- Problem details -
Reproduce verbatim the lines up to and including the one with "faces.append((a, b, b", starting from the first.

----- Source material

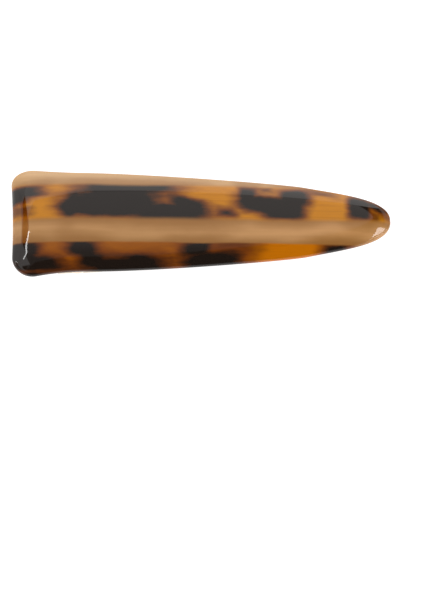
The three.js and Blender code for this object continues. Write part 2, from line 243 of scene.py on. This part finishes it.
def acetate_shell():
    """Bent strip with round edges and a softly rolled border, made of rings across it."""
    face_steps, edge_steps, hollow_fade = 72, 16, 4
    outline = shell_outline()
    stations = shell_stations()
    vertices, faces = [], []
    for from_end in stations:
        inward = min(from_end, SHELL_LENGTH - from_end, EDGE_RADIUS) / EDGE_RADIUS
        fullness = max(math.sqrt(inward * (2 - inward)), LEAST_FULLNESS)
        middle = PLATE_TOP + BED_DEPTH + THICKNESS / 2 - BEND_RADIUS - tail_droop(from_end)
        hollow = END_HOLLOW * (1 - from_end / SHELL_LENGTH) ** hollow_fade
        width = float(np.interp(from_end, *outline)) - SIDE_TRIM
        ring = []
        for side in (1, -1):
            inset = (EDGE_START if side > 0 else EDGE_RADIUS) * fullness
            angle = math.asin(max(width - inset, TIP_FACE_HALF) / BEND_RADIUS)
            turns = side * angle * (2 * np.arange(face_steps + 1) / face_steps - 1)
            drop = pillow(outline, from_end, BEND_RADIUS * np.sin(turns))
            for turn, low in zip(turns, drop):
                radius = BEND_RADIUS - low / 2 + side * (THICKNESS - low) / 2 * fullness
                ring.append((BEND_RADIUS * math.sin(turn), radius - BEND_RADIUS * (1 - math.cos(turn))))
            ring += edge_arc(width, fullness, edge_steps, side)
        for y, z in ring:
            across = min(1.0, abs(y) / WAIST_HALF)
            x = from_end - HINGE_FROM_END + ROUND_END_SHIFT + hollow * (1 - across * across)
            vertices.append((x, y, z + middle))
    count = len(vertices) // len(stations)
    for station in range(len(stations) - 1):
        for i in range(count):
            a = station * count + i
            b = station * count + (i + 1) % count
            faces.append((a, b, b + count, a + count))

    # Each end is closed by strips between its top and its underside
    for first in (0, (len(stations) - 1) * count):
        order = [first + (i - edge_steps // 2) % count for i in range(count)]
        for i in range(count // 2):
            corners = (order[i], order[i + 1], order[-i - 1], order[-i])
            faces.append(tuple(dict.fromkeys(corners)))
    return new_object("shell_fine", vertices, faces, SHELL_FRAME)


# ---- Material helpers ------------------------------------------------------

class Nodes:
    """Short calls for building a node tree."""

    def __init__(self, tree):
        self.tree = tree
        tree.nodes.clear()

    def link(self, source, target):
        self.tree.links.new(source, target)

    def feed(self, socket, value):
        if isinstance(value, bpy.types.NodeSocket):
            self.link(value, socket)
        elif value is not None:
            socket.default_value = value

    def math(self, operation, a, b=None, c=None):
        node = self.tree.nodes.new("ShaderNodeMath")
        node.operation = operation
        for socket, value in zip(node.inputs, (a, b, c)):
            self.feed(socket, value)
        return node.outputs[0]

    def vector(self, operation, a, b=None, scale=None):
        node = self.tree.nodes.new("ShaderNodeVectorMath")
        node.operation = operation
        self.feed(node.inputs[0], a)
        self.feed(node.inputs[1], b)
        if scale is not None:
            self.feed(node.inputs["Scale"], scale)
        return node.outputs["Value"] if operation == "LENGTH" else node.outputs[0]

    def split(self, vector):
        node = self.tree.nodes.new("ShaderNodeSeparateXYZ")
        self.link(vector, node.inputs[0])
        return node.outputs[0], node.outputs[1], node.outputs[2]

    def join(self, x, y, z=0.0):
        node = self.tree.nodes.new("ShaderNodeCombineXYZ")
        for socket, value in zip(node.inputs, (x, y, z)):
            self.feed(socket, value)
        return node.outputs[0]

    def noise(self, vector, stretch, detail=2.0, roughness=0.5, distortion=0.0):
        """Noise from about 0 to 1 whose grains are 1 / stretch millimetres long."""
        node = self.tree.nodes.new("ShaderNodeTexNoise")
        self.link(self.vector("MULTIPLY", vector, stretch), node.inputs["Vector"])
        node.inputs["Scale"].default_value = 1.0
        node.inputs["Detail"].default_value = detail
        node.inputs["Roughness"].default_value = roughness
        node.inputs["Distortion"].default_value = distortion
        return node.outputs["Fac"]

    def ease(self, value, low, high):
        """0 below low, 1 above high, smooth between; low may be the larger."""
        node = self.tree.nodes.new("ShaderNodeMapRange")
        node.interpolation_type = "SMOOTHSTEP"
        self.feed(node.inputs["Value"], value)
        flip = low > high
        node.inputs["From Min"].default_value = high if flip else low
        node.inputs["From Max"].default_value = low if flip else high
        node.inputs["To Min"].default_value = 1.0 if flip else 0.0
        node.inputs["To Max"].default_value = 0.0 if flip else 1.0
        return node.outputs["Result"]

    def rescale(self, value, low, high):
        """Takes 0..1 to low..high."""
        return self.math("MULTIPLY_ADD", value, high - low, low)

    def mix(self, factor, a, b, blend="MIX"):
        node = self.tree.nodes.new("ShaderNodeMix")
        node.data_type = "RGBA"
        node.blend_type = blend
        self.feed(node.inputs["Factor"], factor)
        colours = [s for s in node.inputs if s.type == "RGBA"]
        for socket, value in zip(colours, (a, b)):
            self.feed(socket, rgba(value))
        return [s for s in node.outputs if s.type == "RGBA"][0]

    def bump(self, height, distance, strength=1.0):
        node = self.tree.nodes.new("ShaderNodeBump")
        node.inputs["Strength"].default_value = strength
        node.inputs["Distance"].default_value = distance
        self.link(height, node.inputs["Height"])
        return node.outputs["Normal"]

    def both(self, *masks):
        """All the masks multiplied together."""
        product = masks[0]
        for mask in masks[1:]:
            product = self.math("MULTIPLY", product, mask)
        return product


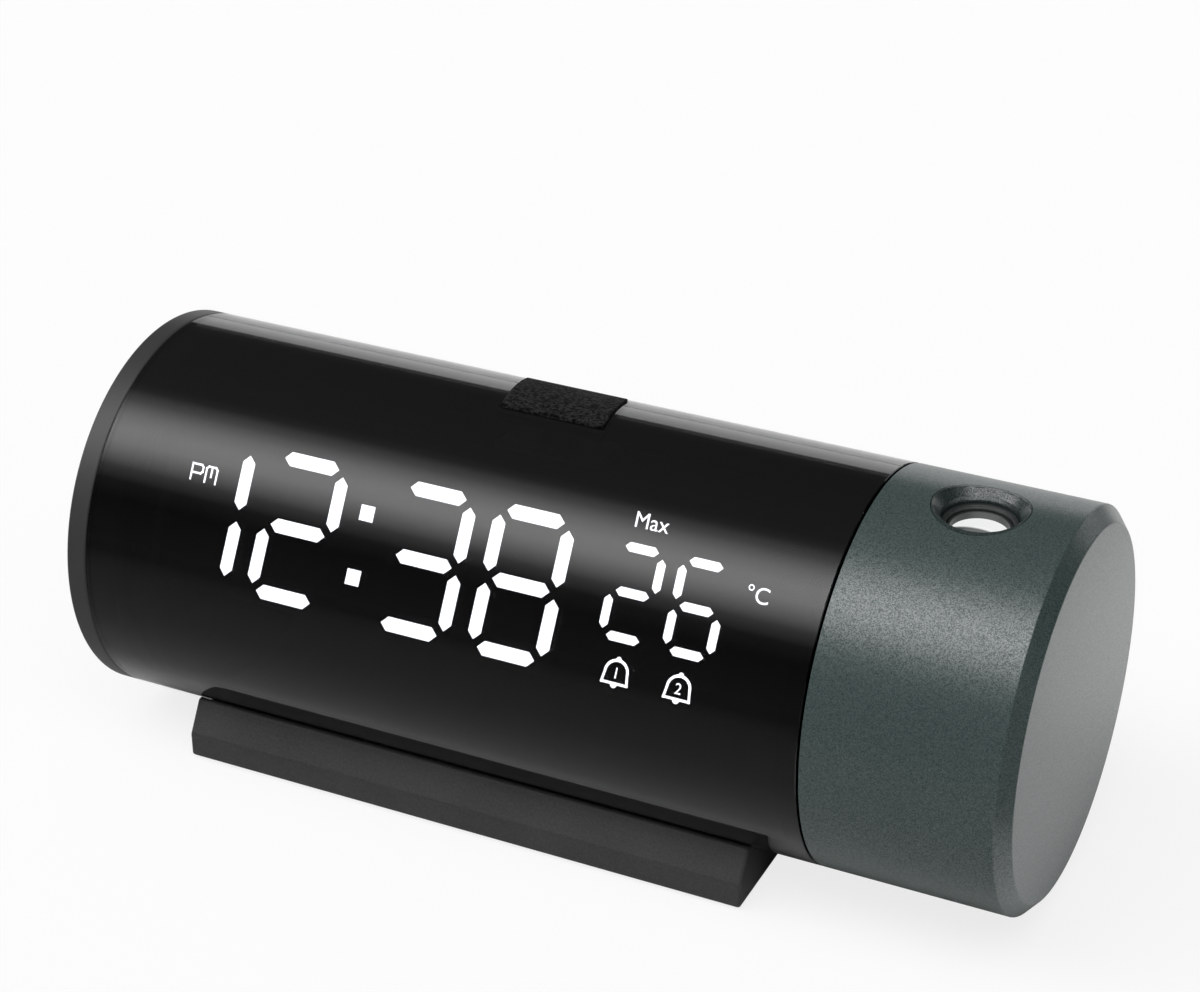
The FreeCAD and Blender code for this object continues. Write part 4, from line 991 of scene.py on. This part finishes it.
def far_half_painted_highlight(material):
    """The lens's far half glows faintly: a mask along Y paints this highlight, which stands in for the
    backdrop's reflection in the lens and the projector lamp's light.
    """
    tree = material.node_tree
    depth = wired(tree, "ShaderNodeSeparateXYZ", {"Vector": object_place(tree)}).outputs["Y"]
    # Painted highlight: the glow rises over the far half of the lens.
    edge = ranged(tree, depth, -0.4 * MM, 0.1 * MM, high=0.75)
    feed(tree, tree.nodes["Principled BSDF"], {"Emission Strength": edge})


# The lens gets a painted highlight over its far half.
far_half_painted_highlight(lens_glass)
dome = []
for step in range(lens_steps + 1):
    radius = lens_radius * step / lens_steps
    dome.append((radius, lens_crown - lens_curve + math.sqrt(lens_curve ** 2 - radius ** 2)))
lens = turned_piece("projection_lens_skin", dome + [(lens_radius, lens_bottom), (0, lens_bottom)],
                    facing(90, lens_place), 128)
smoothed(lens, 40)
dressed(lens, lens_glass, "lens_barrel", "lens_glass", "projection_lens")
aluminium = finish("aluminium", (0.5, 0.5, 0.5), (0.62, 0.62, 0.62), (0.35, 0.45), 2500, 4e-6, metallic=1.0)
painted(slide_glass, "condenser_lens", "picture_slide")
painted(aluminium, "heat_sink")


# Foot: a low black bar with sloping faces that the tube lies in, moulded with a fine texture. Four
# screws from below hold it to the housing, and it stands on four rubber pads.
foot_low, foot_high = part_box("foot")
foot_half = foot_high.y
foot_edge = 5.0 * MM
foot_lip_half = 23.4 * MM
foot_lip = 10.6 * MM
foot_middle = (foot_low.x + foot_high.x) / 2
foot_solid_end = 14.0 * MM
tube_clearance = 0.1 * MM
tube_cut_length = 0.2
pads_low, pads_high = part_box("foot_pads")
pad_disc = 3.5 * MM
pad_row = pads_high.y - pad_disc
pocket_depth = 2.6 * MM
foot_screw_row = 14.0 * MM
foot_screw_seat = foot_low.z + 1.2 * MM
foot_black = finish("foot_black", (0.026, 0.026, 0.027), (0.05, 0.05, 0.052), (0.42, 0.58), 3000, 3.5e-5)
section = [(-foot_half, foot_low.z), (foot_half, foot_low.z), (foot_half, foot_edge),
           (foot_lip_half, foot_lip), (-foot_lip_half, foot_lip), (-foot_half, foot_edge)]
foot_vertices = [Vector((x, y, z)) for x in (foot_low.x, foot_high.x) for y, z in section]
foot_faces = [list(range(6)), list(range(6, 12))]
foot_faces += [[index, (index + 1) % 6, (index + 1) % 6 + 6, index + 6] for index in range(6)]
foot = mesh_piece("foot_skin", foot_vertices, foot_faces)
rounded(foot, 0.6 * MM, 5)
tube_space = disc_profile(tube_radius + tube_clearance, 0, tube_cut_length)
cut_away(foot, turned_piece("tube_space", tube_space, lying(-tube_cut_length / 2), 512))
pocket_half = ((foot_high.x - foot_low.x) / 2 - foot_solid_end, pad_disc, pocket_depth)
foot_pockets = [local_block(Matrix.Identity(4), (foot_middle, side * pad_row, 0), pocket_half)
                for side in (-1, 1)]
cut_away(foot, mesh_piece("foot_pockets", *joined(foot_pockets)))
smoothed(foot, 28)
dressed(foot, foot_black, "clock_body", "foot_black", "foot")
screw_set("foot_screw_heads", "foot_screws", [
    (Vector((along, side * foot_screw_row, foot_screw_seat)), Vector((0, 0, -1)))
    for along in (-43.4 * MM, 14.6 * MM) for side in (-1, 1)
])

pad_rubber = finish("pad_rubber", (0.02, 0.02, 0.02), (0.04, 0.04, 0.04), (0.7, 0.85), 2500, 2e-5)
pad_profile = softened(disc_profile(pad_disc, 0, pads_high.z), 0.3 * MM)
pad_parts = [turned_piece("pad_disc", pad_profile, Matrix.Translation((along, side * pad_row, 0)), 48)
             for along in (pads_low.x + pad_disc, pads_high.x - pad_disc) for side in (-1, 1)]
foot_pads = pad_parts[0]
with bpy.context.temp_override(active_object=foot_pads, selected_editable_objects=pad_parts):
    bpy.ops.object.join()
foot_pads.name = "foot_pads_skin"
smoothed(foot_pads)
dressed(foot_pads, pad_rubber, "clock_body", "pad_rubber", "foot_pads")


# Studio: a pale floor, dim walls, a softbox up in front and a bright strip low behind, all of them
# plain tones chosen for each kind of ray, and the camera at the photograph's angle.
floor_half = 4.0
floor_front = -0.3
floor_back = 0.1
floor_tones = ((-0.3, 0.12), (-0.23, 0.18), (-0.062, 0.33), (-0.033, 0.43), (-0.018, 0.65), (0.1, 0.95))
floor_corners = [(-floor_half, -floor_half, 0), (floor_half, -floor_half, 0), (floor_half, floor_half, 0),
                 (-floor_half, floor_half, 0)]
floor = mesh_piece("studio_floor", floor_corners, [(0, 1, 2, 3)])


def grey_ramp(tree, factor, stops):
    """A grey that follows a factor through (position, tone) stops."""
    ramp = wired(tree, "ShaderNodeValToRGB", {"Fac": factor})
    elements = ramp.color_ramp.elements
    while len(elements) < len(stops):
        elements.new(0.5)
    for element, (position, tone) in zip(elements, stops):
        element.position = position
        element.color = (tone, tone, tone, 1)
    return ramp.outputs["Color"]


def floor_paint():
    """White to the camera, and darker in the clock's gloss towards the front and past the head."""
    material, tree, surface = new_material("floor_white")
    parts = wired(tree, "ShaderNodeSeparateXYZ", {"Vector": object_place(tree)}).outputs
    path = wired(tree, "ShaderNodeLightPath", {}).outputs
    depth = ranged(tree, parts["Y"], floor_front, floor_back)
    stops = [((y - floor_front) / (floor_back - floor_front), tone) for y, tone in floor_tones]
    past_head = ranged(tree, parts["X"], 0.115, 0.14, low=1.0, high=0.25)
    mirrored = maths(tree, "MULTIPLY", grey_ramp(tree, depth, stops), past_head)
    lit = number_blend(tree, path["Is Glossy Ray"], 0.9, mirrored)
    white_glow = maths(tree, "MULTIPLY", path["Is Camera Ray"], 0.8)
    # Right of x = 84 mm the floor glows for glossy rays only: a painted reflection that brightens the head's
    # end face.
    end_patch = ranged(tree, parts["X"], 0.084, 0.092, high=0.36)
    end_glow = maths(tree, "MULTIPLY", end_patch, past_head)
    feed(tree, surface, {
        "Roughness": 0.9,
        "Specular IOR Level": 0.1,
        "Base Color": number_blend(tree, path["Is Camera Ray"], lit, 0.2),
        "Emission Color": (1, 1, 1, 1),
        "Emission Strength": number_blend(tree, path["Is Glossy Ray"], white_glow, end_glow),
    })
    return material


floor.data.materials.append(floor_paint())

wall_tones = ((0, 0.12), (24, 0.08), (36, 0.18), (95, 0.22), (125, 0.14), (150, 0.08), (162.6, 0.08),
              (163.6, 0.85), (180, 1.0))
softbox_tones = ((34, 0.0), (42, 0.5), (50, 2.0), (58, 3.4), (66, 3.6), (74, 2.7), (84, 0.9), (92, 0.1),
                 (97, 0.0))
softbox_peak = 4.0


def studio_world():
    """Tones by the angle above the front horizontal, in degrees, which fade past the right end."""
    world = bpy.data.worlds.new("studio")
    world.use_nodes = True
    tree = world.node_tree
    direction = wired(tree, "ShaderNodeTexCoord", {})
    parts = wired(tree, "ShaderNodeSeparateXYZ", {"Vector": direction.outputs["Generated"]}).outputs
    angle = maths(tree, "ARCTAN2", parts["Z"], maths(tree, "MULTIPLY", parts["Y"], -1.0))
    share = ranged(tree, angle, 0.0, math.pi)
    walls = grey_ramp(tree, share, [(degrees / 180, tone) for degrees, tone in wall_tones])
    glow = grey_ramp(tree, share, [(degrees / 180, tone / softbox_peak) for degrees, tone in softbox_tones])
    total = maths(tree, "ADD", walls, maths(tree, "MULTIPLY", glow, softbox_peak))
    right_end = ranged(tree, parts["X"], 0.35, 0.75, low=1.0, high=0.15, interpolation_type="SMOOTHSTEP")
    ended = maths(tree, "MULTIPLY", total, right_end)
    path = wired(tree, "ShaderNodeLightPath", {})
    feed(tree, tree.nodes["Background"], {
        "Color": (1, 1, 1, 1),
        "Strength": number_blend(tree, path.outputs["Is Camera Ray"], ended, 1.0),
    })
    return world


bpy.context.scene.world = studio_world()

camera_place = Vector((0.1889719, -0.3926252, 0.301244))
camera_yaw = 0.4473
camera_pitch = 0.513
camera_roll = -0.0051
view = Vector((-math.sin(camera_yaw) * math.cos(camera_pitch), math.cos(camera_yaw) * math.cos(camera_pitch),
               -math.sin(camera_pitch)))
level = Vector((math.cos(camera_yaw), math.sin(camera_yaw), 0))
upward = level.cross(view)
right = level * math.cos(camera_roll) + upward * math.sin(camera_roll)
top = upward * math.cos(camera_roll) - level * math.sin(camera_roll)
camera_data = bpy.data.cameras.new("photo_view")
camera_data.lens = 89.562
camera_data.sensor_width = 36.0
camera_data.sensor_fit = "HORIZONTAL"
camera = in_scene("photo_view", camera_data)
camera.matrix_world = Matrix.Translation(camera_place) @ Matrix((right, top, -view)).transposed().to_4x4()
bpy.context.scene.camera = camera
bpy.context.scene.view_settings.view_transform = "Standard"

----------

- Output for this task -
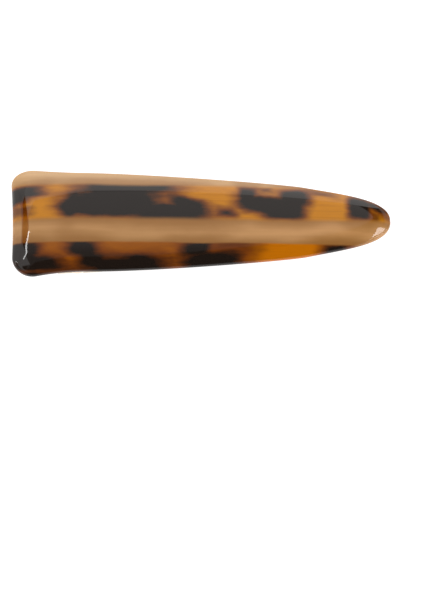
The three.js and Blender code for this object continues. Write part 2, from line 243 of scene.py on. This part finishes it.
def acetate_shell():
    """Bent strip with round edges and a softly rolled border, made of rings across it."""
    face_steps, edge_steps, hollow_fade = 72, 16, 4
    outline = shell_outline()
    stations = shell_stations()
    vertices, faces = [], []
    for from_end in stations:
        inward = min(from_end, SHELL_LENGTH - from_end, EDGE_RADIUS) / EDGE_RADIUS
        fullness = max(math.sqrt(inward * (2 - inward)), LEAST_FULLNESS)
        middle = PLATE_TOP + BED_DEPTH + THICKNESS / 2 - BEND_RADIUS - tail_droop(from_end)
        hollow = END_HOLLOW * (1 - from_end / SHELL_LENGTH) ** hollow_fade
        width = float(np.interp(from_end, *outline)) - SIDE_TRIM
        ring = []
        for side in (1, -1):
            inset = (EDGE_START if side > 0 else EDGE_RADIUS) * fullness
            angle = math.asin(max(width - inset, TIP_FACE_HALF) / BEND_RADIUS)
            turns = side * angle * (2 * np.arange(face_steps + 1) / face_steps - 1)
            drop = pillow(outline, from_end, BEND_RADIUS * np.sin(turns))
            for turn, low in zip(turns, drop):
                radius = BEND_RADIUS - low / 2 + side * (THICKNESS - low) / 2 * fullness
                ring.append((BEND_RADIUS * math.sin(turn), radius - BEND_RADIUS * (1 - math.cos(turn))))
            ring += edge_arc(width, fullness, edge_steps, side)
        for y, z in ring:
            across = min(1.0, abs(y) / WAIST_HALF)
            x = from_end - HINGE_FROM_END + ROUND_END_SHIFT + hollow * (1 - across * across)
            vertices.append((x, y, z + middle))
    count = len(vertices) // len(stations)
    for station in range(len(stations) - 1):
        for i in range(count):
            a = station * count + i
            b = station * count + (i + 1) % count
            faces.append((a, b, b + count, a + count))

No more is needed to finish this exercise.